Even a Short Spell of Underemployment Can Wreck a Career

March 25, 2016, 2:23 PM UTC
Labor Market Shows Improvement In June Reports
MIAMI BEACH, FL - JULY 05: A ''Now Hiring'' sign is seen in the store front window on July 5, 2012 in Miami Beach, Florida. The ADP released the National Employment Report which showed that employment in the U.S. nonfarm private business sector increased by 176,000 from May to June on a seasonally adjusted basis.The government will release its closely watched employment report for June on Friday. (Photo by Joe Raedle/Getty Images)
Photograph by Joe Raedle — Getty Images

The recession officially ended seven years ago. But let’s say you took a job below your education and experience, or part-time work, just to tide you over until the “jobless recovery” ended. If you’re now finding it harder than you expected to get your career back on track, you’re not the only one—particularly if you happen to be male.

That’s the conclusion of a paper published in the April issue of the American Sociological Review, which says that the effect of underemployment on a career is “incredibly negative,” notes author David Pedulla, a sociologist and research associate at the University of Texas at Austin’s Population Research Center. His study found that employers respond to underemployed job applicants only half as often as to candidates working full-time at their skill levels. For men with part-time jobs, the response rate was even less than half. By contrast, part-time work had “no negative effect” on how often employers responded to women’s job applications.
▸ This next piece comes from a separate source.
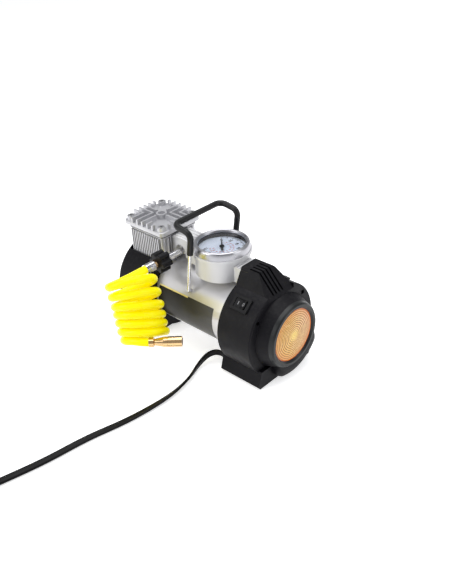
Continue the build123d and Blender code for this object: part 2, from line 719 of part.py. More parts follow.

Pedulla submitted 2,420 fictitious applications for 1,210 real job openings in five cities across the U.S., and then tracked employers’ responses to each one. Every hypothetical applicant had graduated from college in the same year, was around 30 years old, and listed six years of work experience at his or her skill level. The only differences among the resumes were gender and a spell of underemployment.

The results are “compelling evidence that taking a job below one’s skill level is quite penalizing, regardless of one’s gender,” Pedulla says, adding that “part-time work severely hurts the job prospects of men.”

To find out why, he surveyed 903 hiring managers on how they saw each type of applicant, and how likely they would be to consider him or her for an interview. The employers said they viewed men employed below their qualifications as both “less competent” and “less committed” than applicants who had never been underemployed. Oddly, the managers saw women with the same employment histories as their male counterparts as less competent, but no less committed.

The Bureau of Labor Statistics keeps track of the number of people who are working part-time because they can’t get hired full-time, and Pedulla’s findings go a long way toward explaining why that figure has been stubbornly stuck at about 6 million since last November.

The study also suggests that, the next time the economy takes a big enough nosedive to cause widespread layoffs, anyone who has to take a step down to make ends meet should avoid part-time work and sign on with a temporary-staffing agency instead. The reason: A history of temporary or contract gigs was the only type of experience Pedulla studied that virtually all prospective employers accepted, for men and women alike, as equal to a full-time job.